▶ **Task statement**:
The listing must be reproduced in full, exactly as it stands.
— Start of Stored data —
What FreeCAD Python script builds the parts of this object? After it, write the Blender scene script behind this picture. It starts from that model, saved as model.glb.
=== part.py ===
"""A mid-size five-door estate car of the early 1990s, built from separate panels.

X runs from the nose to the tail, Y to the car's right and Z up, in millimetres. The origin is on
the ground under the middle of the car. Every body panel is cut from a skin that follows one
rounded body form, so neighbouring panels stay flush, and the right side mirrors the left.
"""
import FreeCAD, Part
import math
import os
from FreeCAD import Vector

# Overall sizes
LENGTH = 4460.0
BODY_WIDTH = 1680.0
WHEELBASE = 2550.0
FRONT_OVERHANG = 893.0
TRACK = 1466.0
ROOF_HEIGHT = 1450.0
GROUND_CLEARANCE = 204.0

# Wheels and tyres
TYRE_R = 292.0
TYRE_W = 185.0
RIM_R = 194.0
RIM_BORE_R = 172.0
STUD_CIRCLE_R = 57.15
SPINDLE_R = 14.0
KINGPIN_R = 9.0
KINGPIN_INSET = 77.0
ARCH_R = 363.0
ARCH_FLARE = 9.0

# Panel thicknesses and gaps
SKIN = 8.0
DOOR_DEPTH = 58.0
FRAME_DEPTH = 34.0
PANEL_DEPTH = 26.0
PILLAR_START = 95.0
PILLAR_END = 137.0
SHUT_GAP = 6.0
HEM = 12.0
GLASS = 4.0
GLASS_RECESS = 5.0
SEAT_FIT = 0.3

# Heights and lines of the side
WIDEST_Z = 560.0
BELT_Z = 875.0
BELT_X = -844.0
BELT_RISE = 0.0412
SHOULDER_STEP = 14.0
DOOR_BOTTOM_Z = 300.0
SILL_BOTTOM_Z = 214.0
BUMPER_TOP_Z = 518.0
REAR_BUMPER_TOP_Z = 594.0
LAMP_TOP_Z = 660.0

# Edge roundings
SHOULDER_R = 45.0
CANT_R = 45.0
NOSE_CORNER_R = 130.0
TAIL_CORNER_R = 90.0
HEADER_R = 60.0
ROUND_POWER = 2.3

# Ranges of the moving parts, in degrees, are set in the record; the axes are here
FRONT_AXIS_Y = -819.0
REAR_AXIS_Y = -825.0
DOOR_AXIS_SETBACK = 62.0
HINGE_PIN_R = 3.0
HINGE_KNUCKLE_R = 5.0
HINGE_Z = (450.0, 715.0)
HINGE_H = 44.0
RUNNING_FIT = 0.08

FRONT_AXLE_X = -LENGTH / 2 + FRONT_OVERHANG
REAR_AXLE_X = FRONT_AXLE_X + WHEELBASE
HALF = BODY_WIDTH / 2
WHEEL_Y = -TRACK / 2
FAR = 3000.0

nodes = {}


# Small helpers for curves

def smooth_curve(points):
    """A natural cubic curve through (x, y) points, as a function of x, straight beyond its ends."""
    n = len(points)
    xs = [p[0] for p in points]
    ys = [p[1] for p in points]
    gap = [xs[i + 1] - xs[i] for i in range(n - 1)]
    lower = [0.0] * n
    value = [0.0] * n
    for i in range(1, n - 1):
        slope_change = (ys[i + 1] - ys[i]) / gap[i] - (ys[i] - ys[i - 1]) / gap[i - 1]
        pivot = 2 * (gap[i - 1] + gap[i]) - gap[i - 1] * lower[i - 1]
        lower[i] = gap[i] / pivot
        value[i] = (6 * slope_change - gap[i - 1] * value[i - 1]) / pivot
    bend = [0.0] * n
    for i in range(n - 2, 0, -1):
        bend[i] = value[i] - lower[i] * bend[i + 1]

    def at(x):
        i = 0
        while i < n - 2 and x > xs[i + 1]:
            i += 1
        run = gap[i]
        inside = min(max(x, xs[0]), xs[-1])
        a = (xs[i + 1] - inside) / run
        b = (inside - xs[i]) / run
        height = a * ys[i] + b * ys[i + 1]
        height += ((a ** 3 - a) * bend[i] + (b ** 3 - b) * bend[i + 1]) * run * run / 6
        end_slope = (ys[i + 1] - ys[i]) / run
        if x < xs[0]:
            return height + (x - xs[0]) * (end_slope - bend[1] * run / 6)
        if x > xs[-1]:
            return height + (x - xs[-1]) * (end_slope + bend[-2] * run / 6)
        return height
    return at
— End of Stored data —
▶ **Complete output**:
What FreeCAD Python script builds the parts of this object? After it, write the Blender scene script behind this picture. It starts from that model, saved as model.glb.
=== part.py ===
"""A mid-size five-door estate car of the early 1990s, built from separate panels.

X runs from the nose to the tail, Y to the car's right and Z up, in millimetres. The origin is on
the ground under the middle of the car. Every body panel is cut from a skin that follows one
rounded body form, so neighbouring panels stay flush, and the right side mirrors the left.
"""
import FreeCAD, Part
import math
import os
from FreeCAD import Vector

# Overall sizes
LENGTH = 4460.0
BODY_WIDTH = 1680.0
WHEELBASE = 2550.0
FRONT_OVERHANG = 893.0
TRACK = 1466.0
ROOF_HEIGHT = 1450.0
GROUND_CLEARANCE = 204.0

# Wheels and tyres
TYRE_R = 292.0
TYRE_W = 185.0
RIM_R = 194.0
RIM_BORE_R = 172.0
STUD_CIRCLE_R = 57.15
SPINDLE_R = 14.0
KINGPIN_R = 9.0
KINGPIN_INSET = 77.0
ARCH_R = 363.0
ARCH_FLARE = 9.0

# Panel thicknesses and gaps
SKIN = 8.0
DOOR_DEPTH = 58.0
FRAME_DEPTH = 34.0
PANEL_DEPTH = 26.0
PILLAR_START = 95.0
PILLAR_END = 137.0
SHUT_GAP = 6.0
HEM = 12.0
GLASS = 4.0
GLASS_RECESS = 5.0
SEAT_FIT = 0.3

# Heights and lines of the side
WIDEST_Z = 560.0
BELT_Z = 875.0
BELT_X = -844.0
BELT_RISE = 0.0412
SHOULDER_STEP = 14.0
DOOR_BOTTOM_Z = 300.0
SILL_BOTTOM_Z = 214.0
BUMPER_TOP_Z = 518.0
REAR_BUMPER_TOP_Z = 594.0
LAMP_TOP_Z = 660.0

# Edge roundings
SHOULDER_R = 45.0
CANT_R = 45.0
NOSE_CORNER_R = 130.0
TAIL_CORNER_R = 90.0
HEADER_R = 60.0
ROUND_POWER = 2.3

# Ranges of the moving parts, in degrees, are set in the record; the axes are here
FRONT_AXIS_Y = -819.0
REAR_AXIS_Y = -825.0
DOOR_AXIS_SETBACK = 62.0
HINGE_PIN_R = 3.0
HINGE_KNUCKLE_R = 5.0
HINGE_Z = (450.0, 715.0)
HINGE_H = 44.0
RUNNING_FIT = 0.08

FRONT_AXLE_X = -LENGTH / 2 + FRONT_OVERHANG
REAR_AXLE_X = FRONT_AXLE_X + WHEELBASE
HALF = BODY_WIDTH / 2
WHEEL_Y = -TRACK / 2
FAR = 3000.0

nodes = {}


# Small helpers for curves

def smooth_curve(points):
    """A natural cubic curve through (x, y) points, as a function of x, straight beyond its ends."""
    n = len(points)
    xs = [p[0] for p in points]
    ys = [p[1] for p in points]
    gap = [xs[i + 1] - xs[i] for i in range(n - 1)]
    lower = [0.0] * n
    value = [0.0] * n
    for i in range(1, n - 1):
        slope_change = (ys[i + 1] - ys[i]) / gap[i] - (ys[i] - ys[i - 1]) / gap[i - 1]
        pivot = 2 * (gap[i - 1] + gap[i]) - gap[i - 1] * lower[i - 1]
        lower[i] = gap[i] / pivot
        value[i] = (6 * slope_change - gap[i - 1] * value[i - 1]) / pivot
    bend = [0.0] * n
    for i in range(n - 2, 0, -1):
        bend[i] = value[i] - lower[i] * bend[i + 1]

    def at(x):
        i = 0
        while i < n - 2 and x > xs[i + 1]:
            i += 1
        run = gap[i]
        inside = min(max(x, xs[0]), xs[-1])
        a = (xs[i + 1] - inside) / run
        b = (inside - xs[i]) / run
        height = a * ys[i] + b * ys[i + 1]
        height += ((a ** 3 - a) * bend[i] + (b ** 3 - b) * bend[i + 1]) * run * run / 6
        end_slope = (ys[i + 1] - ys[i]) / run
        if x < xs[0]:
            return height + (x - xs[0]) * (end_slope - bend[1] * run / 6)
        if x > xs[-1]:
            return height + (x - xs[-1]) * (end_slope + bend[-2] * run / 6)
        return height
    return at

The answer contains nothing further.